Listrodromus nycthemerus, the holly blue Darwin wasp, is a species of ichneumon wasp belonging to the family Ichneumonidae. This species is a parasitoid, its sole host species being the holly blue butterfly (Celastrina argiolus).

==Taxonomy==
Listrodromus nycthemerus was first formally described as Ichneumon nycthemerus by the German zoologist Johann Ludwig Christian Gravenhorst from Piedmont. This species was classified in the new genus Listrodromus in 1845 by Constantin Wesmael, this species being the type species of that genus. Traditionally the genus was included in the tribe Listrodromini within the subfamily Ichneumoninae but is now classified within tribe Ichneumonini.

==Description==
Listrodromus nycthemerus is a very small wasp which is predominantly black and yellow. This species has a body length of 8–9 mm.

==Distribution==
Listrodromus nycthemerus has been recorded from Europe where records come from Ireland, Great Britain, Netherlands, France, Spain, Germany, southern Norway, southern Sweden, southern Finland, Croatia and Austria.

==Life cycle==
Listrodromus nycthemerus is a parasitoid of the holly blue, and has no other known host.
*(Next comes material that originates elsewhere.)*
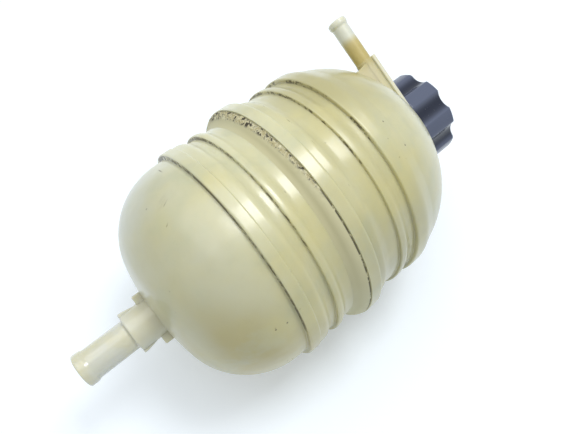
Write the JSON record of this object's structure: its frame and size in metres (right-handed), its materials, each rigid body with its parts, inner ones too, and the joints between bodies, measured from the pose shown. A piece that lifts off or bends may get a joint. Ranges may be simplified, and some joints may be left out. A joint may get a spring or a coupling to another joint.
{
  "type": "coolant expansion tank",
  "caption": "Welded spherical coolant expansion tank with guide rings, a bottom hose spigot, a side vent spigot and a screw cap that carries pressure and vacuum valves.",
  "frame": {"origin": "on the tank's axis at the plane of the weld between the two halves", "axes": "+Z along the tank's axis towards the cap, +X along the vent spigot towards its tip"},
  "size_m": [0.1612, 0.158, 0.2819],
  "materials": {
    "tank": "aged translucent, satin",
    "cap": "satin",
    "valve_plastic": "matte",
    "seal": "matte",
    "valve_metal": "satin",
    "spring_steel": "satin"
  },
  "bodies": {
    "tank": {"lower_tank_half": "tank", "upper_tank_half": "tank"},
    "cap_insert": {"valve_body": "valve_plastic", "rim_gasket": "seal", "plug_o_ring": "seal", "spring_retainer": "valve_plastic"},
    "cap_grip": {"cap_shell": "cap"},
    "pressure_valve": {"pressure_plate": "valve_metal", "pressure_seal": "seal", "pressure_spring": "spring_steel"},
    "vacuum_relief": {"vacuum_valve": "valve_metal", "vacuum_clip": "spring_steel", "vacuum_spring": "spring_steel"}
  },
  "joints": [
    {"name": "cap_lift", "type": "slide", "parent": "tank", "child": "cap_insert", "axis": [0, 0, 1], "range_m": [0, 0.012]},
    {"name": "cap_turn", "type": "hinge", "parent": "cap_insert", "child": "cap_grip", "pos_m": [0, 0, 0.124], "axis": [0, 0, 1], "range_deg": [0, 720]},
    {"name": "pressure_lift", "type": "slide", "parent": "cap_insert", "child": "pressure_valve", "axis": [0, 0, 1], "range_m": [0, 0.003], "stiffness_N_per_m": 3000, "springref_m": -0.006, "deforming": ["pressure_spring"]},
    {"name": "vacuum_drop", "type": "slide", "parent": "pressure_valve", "child": "vacuum_relief", "axis": [0, 0, -1], "range_m": [0, 0.0015], "stiffness_N_per_m": 150, "springref_m": -0.002, "deforming": ["vacuum_spring"]}
  ],
  "couplings": [
    {"joint": "cap_lift", "follows": "cap_turn", "m_per_rad": 0.00095493}
  ]
}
The wasp lays an egg on a first instar caterpillar of the holly blue, inserting the egg into the caterpillar's body and the adult wasp emerges from the chrysalis, killing the chrysalis before its emergence. The population of the butterfly is tracked by that of the wasp, when holly blue populations are low the wasp population falls and this allows the butterfly population to increase and the population of L. nycthemerus can increase as there are more hosts available to be parasitised. The wasp population takes 6 or 7 years to reach its peak and at its peak as many as 99% of the holly blue caterpillars will be host to a larval wasp, causing the host population to crash.